> _What this task involves_
Print verbatim the opening line of the material and every subsequent line through the one containing "return shank.fuse(head).removeSplitter()".

> _Data section_
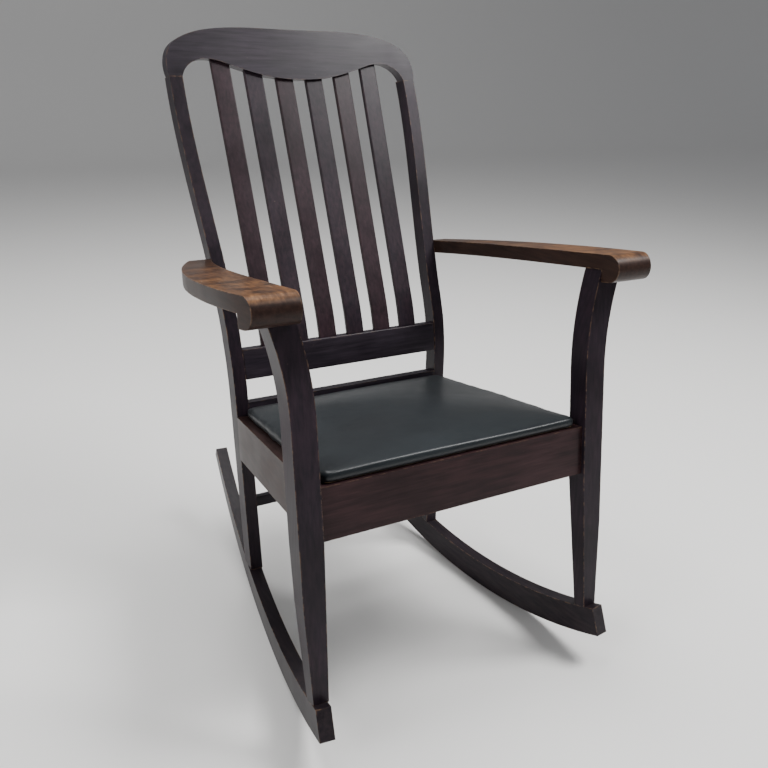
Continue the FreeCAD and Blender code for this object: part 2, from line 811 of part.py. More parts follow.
def tack(x, y, level):
    """A tack driven down: level is the underside of its head."""
    shank = Part.makeCylinder(size("tack_radius"), size("tack_long"), V(x, y, level), Z * -1)
    head = Part.makeCylinder(size("tack_head"), size("tack_head_high"), V(x, y, level), Z)
    return shank.fuse(head).removeSplitter()


def tacks():
    _, middle, high = web_levels()
    spread = size("web_wide") / 4
    edge = 8
    shapes = []
    for y, reach in cross_webs():
        for x in (-reach + edge, reach - edge):
            shapes += [tack(x, y - spread, middle), tack(x, y + spread, middle)]
    y0, y1 = web_reach()
    for x in long_webs():
        for y in (y0 + edge, y1 - edge):
            shapes += [tack(x - spread, y, high), tack(x + spread, y, high)]
    return shapes


def seat_padding():
    return crowned(padding_inset(), web_levels()[2] + size("tack_head_high") + size("soft_gap"))


def seat_leather():
    low = cushion_base()
    thick = size("leather_thick")
    inside = crowned(thick, low + thick)
    opening = cushion_prism_straight(size("leather_margin"), low - 1, low + thick + 1)
    margin = size("leather_margin")
    y0, y1 = size("cushion_front") + margin, size("waist") - size("cushion_back_gap") - margin
    opening = opening.common(block(-400, 400, y0, y1, low - 1, low + thick + 1))
    return crowned(0, low).cut([inside, opening] + seat_screws())


def dust_cover():
    """Fabric over the opening of the turned-in leather."""
    inset = size("leather_margin") + 2 * size("soft_gap")
    high = frame_levels()[0]
    sheet_shape = cushion_prism_straight(inset, high - size("dust_thick"), high)
    y0, y1 = size("cushion_front") + inset, size("waist") - size("cushion_back_gap") - inset
    sheet_shape = sheet_shape.common(block(-400, 400, y0, y1, high - 5, high + 5))
    return sheet_shape.cut(seat_screws())


# ------------------------------------------------------------------ assembly

def rocker_right():
    return rocker_blank().cut(dowels(size("fit_gap")))


def at_rest():
    """Lean the chair back and stand its rockers on the floor, centred."""
    angle = math.radians(size("lean"))
    toe = toe_in()
    radius = size("rocker_radius")
    low_y = size("rocker_low") + size("rocker_thick") * math.sin(toe)
    dip = radius * math.sqrt(math.cos(angle) ** 2 + (math.cos(toe) * math.sin(angle)) ** 2)
    lowest = radius * math.cos(angle) - dip - low_y * math.sin(angle)
    turn = FreeCAD.Rotation(X, -size("lean"))
    ys = [turn.multVec(vertex.Point).y for vertex in rocker_blank().Vertexes]
    return FreeCAD.Placement(V(0, -(min(ys) + max(ys)) / 2, -lowest), turn)


REST = at_rest()


def add(label, shape):
    piece = doc.addObject("Part::Feature", label)
    piece.Label = label
    piece.Shape = shape
    piece.Placement = REST.multiply(piece.Placement)
    return piece


def add_pair(name, shape):
    return [add(name + "_right", shape), add(name + "_left", mirrored(shape))]


def build():
    pieces = []
    pieces += add_pair("rocker", rocker_right())
    pieces += add_pair("front_post", front_post_right())
    pieces += add_pair("back_post", back_post_right())
    pieces += add_pair("arm", arm_right())
    pieces += add_pair("seat_rail", seat_rail_right())
    pieces.append(add("seat_rail_front", seat_rail_front()))
    pieces.append(add("seat_rail_back", seat_rail_back()))
    pieces.append(add("lower_back_rail", lower_back_rail()))
    pieces.append(add("rear_stretcher", rear_stretcher()))
    pieces.append(add("crest_rail", crest_rail()))
    for number, place in enumerate(slat_places(), 1):
        pieces.append(add(f"back_slat_{number}", slat(place)))
    pieces += add_pair("corner_block_front", corner_block(0))
    pieces += add_pair("corner_block_back", corner_block(1))
    block_set = block_screws() + [mirrored(s) for s in block_screws()]
    pieces.append(add("corner_block_screws", Part.makeCompound(block_set)))
    pieces.append(add("seat_screws", Part.makeCompound(seat_screws())))
    pieces.append(add("arm_screws", Part.makeCompound(both(arm_screw()))))
    dowel_set = dowels() + [mirrored(d) for d in dowels()]
    pieces.append(add("rocker_dowels", Part.makeCompound(dowel_set)))
    for which in ("front", "back", "left", "right"):
        pieces.append(add("seat_frame_" + which, seat_frame(which)))
    pieces.append(add("webbing_crosswise", webbing_crosswise()))
    pieces.append(add("webbing_lengthwise", webbing_lengthwise()))
    pieces.append(add("webbing_tacks", Part.makeCompound(tacks())))
    pieces.append(add("seat_padding", seat_padding()))
    pieces.append(add("seat_leather", seat_leather()))
    pieces.append(add("dust_cover", dust_cover()))
    return pieces


def check_and_write(pieces):
    doc.recompute()
    for thing in doc.Objects:
        if "Invalid" in thing.State or "Error" in thing.State:
            raise RuntimeError(f"{thing.Label} failed: {thing.State}")
    for piece in pieces:
        if piece.Shape.isNull() or not piece.Shape.isValid() or not piece.Shape.Solids:
            raise RuntimeError(f"{piece.Label} has no valid shape")
    os.makedirs("parts", exist_ok=True)
    for piece in pieces:
        piece.Shape.exportStep(f"parts/{piece.Label}.step")


check_and_write(build())
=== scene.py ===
import math

import bmesh
import bpy
from mathutils import Euler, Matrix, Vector


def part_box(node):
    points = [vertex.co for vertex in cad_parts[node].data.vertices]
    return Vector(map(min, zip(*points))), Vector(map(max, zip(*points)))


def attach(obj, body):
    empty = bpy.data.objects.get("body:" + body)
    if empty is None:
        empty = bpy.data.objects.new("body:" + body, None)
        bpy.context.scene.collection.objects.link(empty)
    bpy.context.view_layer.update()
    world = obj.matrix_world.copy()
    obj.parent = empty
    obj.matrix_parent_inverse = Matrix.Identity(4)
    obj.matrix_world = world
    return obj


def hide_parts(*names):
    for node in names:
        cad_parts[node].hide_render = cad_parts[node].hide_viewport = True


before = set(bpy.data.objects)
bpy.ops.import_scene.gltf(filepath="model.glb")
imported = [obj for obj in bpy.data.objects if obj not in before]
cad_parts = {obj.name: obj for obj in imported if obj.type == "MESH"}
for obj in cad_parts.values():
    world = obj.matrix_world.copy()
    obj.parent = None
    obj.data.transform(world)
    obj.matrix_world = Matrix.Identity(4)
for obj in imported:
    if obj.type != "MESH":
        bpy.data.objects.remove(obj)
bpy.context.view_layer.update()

# The camera's place in the frame, in metres and degrees.
CAMERA_AT = (-0.6583, -1.2167, 0.9904)
CAMERA_TURN = (68.252, -1.731, -28.940)
CAMERA_LENS = 38.146

LEAN = math.radians(8.0)          # how far the chair leans back at rest
CUSHION_FRONT_RISE = 0.016        # leather border above the front rail
CUSHION_ROLL = 0.007              # radius of the roll along the border
VOXEL = 0.006                     # mesh size of the leather
SWELL_CAP = 0.005                 # the most that the padding pushes the leather out
SWELL_FRAMES = 20                 # length of the cloth simulation
CROWN_RINGS = 14                  # rings of faces from the roll to the middle of the seat
COVER_CELLS = 24                  # cells of the dust cloth each way
COVER_SAG = 0.0025                # how far the dust cloth hangs in its middle
ALONG_GRAIN = 0.07                # how much noise is drawn out along the wood fibres
USUAL_EASE = 0.0025               # width of an eased edge, where EASED has no other


# ------------------------------------------------------------------ materials

def new_material(name):
    material = bpy.data.materials.new(name)
    material.use_nodes = True
    nodes, links = material.node_tree.nodes, material.node_tree.links
    shader = nodes["Principled BSDF"]
    return material, nodes, links, shader


def ramp(nodes, links, source, stops):
    node = nodes.new("ShaderNodeValToRGB")
    while len(node.color_ramp.elements) < len(stops):
        node.color_ramp.elements.new(0.5)
    for element, (place, colour) in zip(node.color_ramp.elements, stops):
        element.position = place
        element.color = (*colour, 1)
    links.new(source, node.inputs[0])
    return node.outputs[0]


def grey(value):
    return (value, value, value)


def mixed(nodes, links, factor, first, second, mode="MIX"):
    node = nodes.new("ShaderNodeMix")
    node.data_type = "RGBA"
    node.blend_type = mode
    sockets = (node.inputs[0], node.inputs[6], node.inputs[7])
    for socket, value in zip(sockets, (factor, first, second)):
        if hasattr(value, "is_linked"):
            links.new(value, socket)
        elif isinstance(value, tuple):
            socket.default_value = (*value, 1)
        else:
            socket.default_value = value
    return node.outputs[2]


def math_node(nodes, links, operation, first, second=0.0):
    node = nodes.new("ShaderNodeMath")
    node.operation = operation
    node.use_clamp = True
    for socket, value in zip(node.inputs, (first, second)):
        if hasattr(value, "is_linked"):
            links.new(value, socket)
        else:
            socket.default_value = value
    return node.outputs[0]


def noise(nodes, links, vector, scale, detail=4.0, roughness=0.55):
    node = nodes.new("ShaderNodeTexNoise")
    node.inputs["Scale"].default_value = scale
    node.inputs["Detail"].default_value = detail
    node.inputs["Roughness"].default_value = roughness
    links.new(vector, node.inputs["Vector"])
    return node.outputs["Fac"]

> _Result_
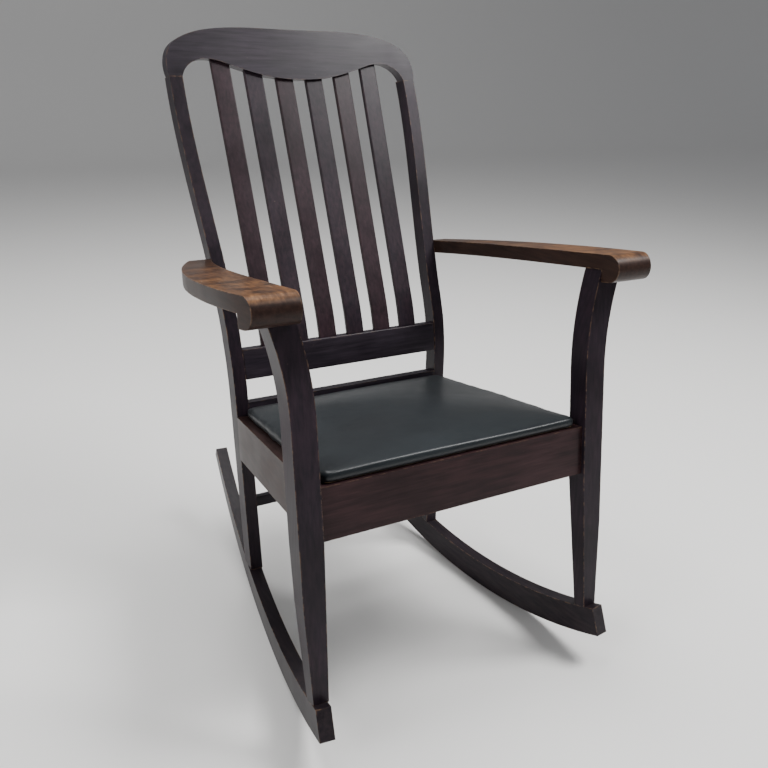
Continue the FreeCAD and Blender code for this object: part 2, from line 811 of part.py. More parts follow.
def tack(x, y, level):
    """A tack driven down: level is the underside of its head."""
    shank = Part.makeCylinder(size("tack_radius"), size("tack_long"), V(x, y, level), Z * -1)
    head = Part.makeCylinder(size("tack_head"), size("tack_head_high"), V(x, y, level), Z)
    return shank.fuse(head).removeSplitter()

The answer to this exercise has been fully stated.